Revising System Premises For a Secure and Private Web

Abstract

As residential bandwidth continues to grow and people become increasingly dependent on the Internet, previously overlooked security and privacy issues have become severe threats to Internet users, raising public concerns. These threats are numerous and far-reaching, spanning across various network or system layers, as well as different applications and services. Despite the considerable efforts made, the current situation is still far from ideal, mainly because of the continuously evolving security and privacy demands, as well as the rapid development of countermeasures.

This thesis aims to examine the security and privacy vulnerabilities in the current Web components and present appropriate solutions to address them. My approach is to develop practical cutting-edge network systems that enhance security and privacy without compromising on efficiency. To achieve this objective, I undertake comprehensive evaluations to gain insights into the current systems, and suggest enhancements through revising the key system premises that contribute to the vulnerabilities. Such revisions facilitate the mitigation of vulnerabilities and allow the incorporation of new system pieces, e.g., advanced cryptographic tools. The resulting system should also provide satisfactory performance and be feasible to be deployed today.

In this thesis, I begin by examining one general concept for securing any network system - the virtual private network (VPN). Specifically, I concentrate on decentralized VPN (DVPN), a recent system revision proposal that improves user privacy by distributing VPN proxies to multiple parties, making it challenging for anyone to retrieve information about users and connections. Nonetheless, my analysis reveals that DVPN fails to provide adequate security and privacy guarantees due to the reliance on trust placed in the proxies.
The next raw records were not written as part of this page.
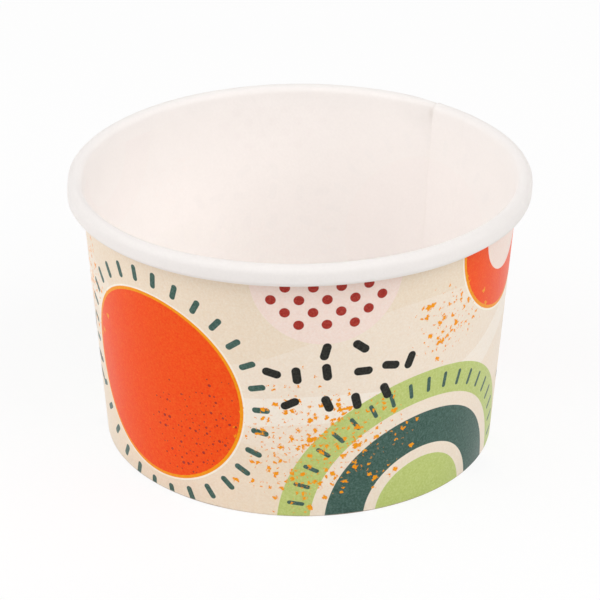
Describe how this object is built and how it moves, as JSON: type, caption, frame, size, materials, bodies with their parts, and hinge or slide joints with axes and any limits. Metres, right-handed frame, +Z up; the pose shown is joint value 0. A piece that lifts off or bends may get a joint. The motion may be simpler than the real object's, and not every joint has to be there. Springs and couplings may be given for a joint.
{
  "type": "paper ice cream cup",
  "caption": "Open round cup of printed card with a rolled rim, a lapped side seam and a recessed base, for a scoop of ice cream or another dessert.",
  "frame": {"origin": "centre of the foot, on the surface that the cup stands on", "axes": "+Z up along the cup's axis, through its mouth; -Y is the side that the picture shows, and the side seam is between +X and +Y"},
  "size_m": [0.096, 0.096, 0.0585],
  "materials": {
    "printed_card": "satin print outside, white coating inside and on the rim",
    "white_card": "satin white coating"
  },
  "bodies": {
    "root": {"sidewall": "printed_card", "base_disc": "white_card"}
  },
  "joints": []
}
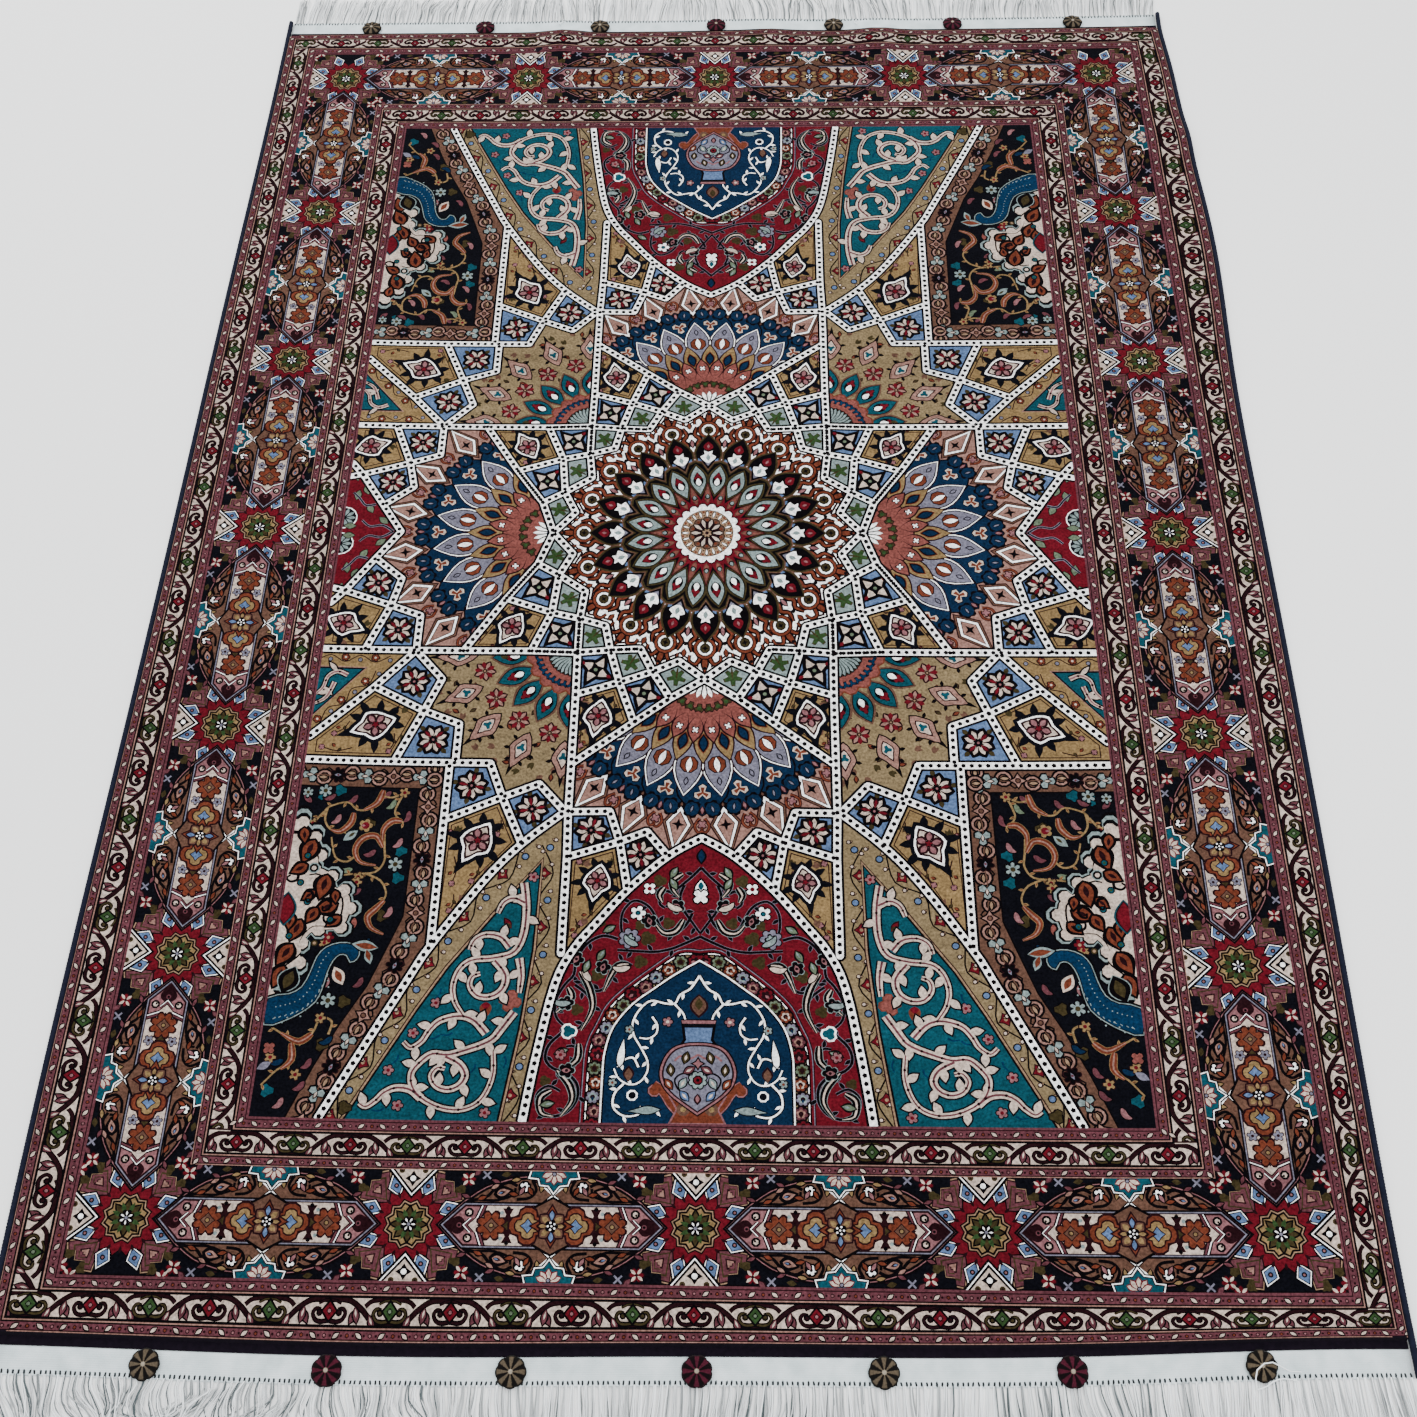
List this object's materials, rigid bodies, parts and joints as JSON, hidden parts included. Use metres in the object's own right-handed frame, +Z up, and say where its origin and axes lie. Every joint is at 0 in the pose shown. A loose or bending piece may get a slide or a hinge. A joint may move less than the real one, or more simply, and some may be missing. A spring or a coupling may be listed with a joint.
{
  "type": "persian rug",
  "caption": "Hand-knotted Persian rug with a dome medallion field, cartouche border, flat-woven cotton ends, fringe and sewn-on rosettes, lying flat.",
  "frame": {"origin": "middle of the rug's own box, on the floor it lies on", "axes": "+X across the rug to the right, +Y along its length to the far fringe, +Z up from the floor"},
  "size_m": [1.5223, 2.3322, 0.0153],
  "materials": {
    "pile_wool": "short cut wool pile, many colours, matt",
    "side_cord_wool": "overcast wool cord, near-black navy",
    "end_cotton": "flat-woven cotton and loose warp yarns, cool white",
    "rosette_brown": "wool button with brown and pink petals",
    "rosette_maroon": "wool button with maroon petals"
  },
  "bodies": {
    "root": {"pile": "pile_wool", "side_cord_left": "side_cord_wool", "side_cord_right": "side_cord_wool", "woven_end_near": "end_cotton", "woven_end_far": "end_cotton", "rosette_near_1": "rosette_brown", "rosette_near_2": "rosette_maroon", "rosette_near_3": "rosette_brown", "rosette_near_4": "rosette_maroon", "rosette_near_5": "rosette_brown", "rosette_near_6": "rosette_maroon", "rosette_near_7": "rosette_brown", "rosette_far_1": "rosette_brown", "rosette_far_2": "rosette_maroon", "rosette_far_3": "rosette_brown", "rosette_far_4": "rosette_maroon", "rosette_far_5": "rosette_brown", "rosette_far_6": "rosette_maroon", "rosette_far_7": "rosette_brown"}
  },
  "joints": []
}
Unfortunately, relieving such trust dependencies in a proxy-based system proves to be a formidable task. Hence, I pivot to directly enhancing the specific Internet services and applications themselves. My first target is the domain name service (DNS), a fundamental Internet service behind almost any wild-area network requests. Through careful scrutinization of existing proposals, I find that the presence of recursive resolvers is the key system premise that contribute to the current DNS privacy vulnerabilities. DNS privacy can be substantially improved by having the recursive resolvers operate in blind, i.e., answering the queries without knowing their contents. While this sounds counter-intuitive, it can actually be realized through advanced cryptography tools named private information retrieval (PIR). Following this direction, I build PDNS, an efficient and practical DNS system based on PIR. Thorough evaluations demonstrate that PDNS achieves acceptable performance as of today and offers better privacy preservation than any state-of-the-art proposals.

PDNS cannot safeguard the interconnected and multi-layered Internet alone. Indeed, user privacy exposure at one component negates protective measures at other components. With this in mind, I proceed to investigate another vital Internet component, the Hypertext Transfer Protocol (HTTP) – the bedrock of the Web – where I identify an instance of such a privacy violation. Specifically, Web providers are harvesting user information through HTTP cookies. The root cause is that current cookies are semantically oblivious, i.e., they carry personally identifiable information (PII) but lack useful information for analytics. To solve this issue, I revise the system premises and propose semantic cookies – cookies discarding any PII. Evaluations show that semantic cookies not only patch up privacy leakage in HTTP requests but also accelerate cookie analytics by exploiting edge infrastructures, providing incentives for adoption. This exemplifies my system design philosophy of achieving balance among performance, security/privacy guarantees, and practicality.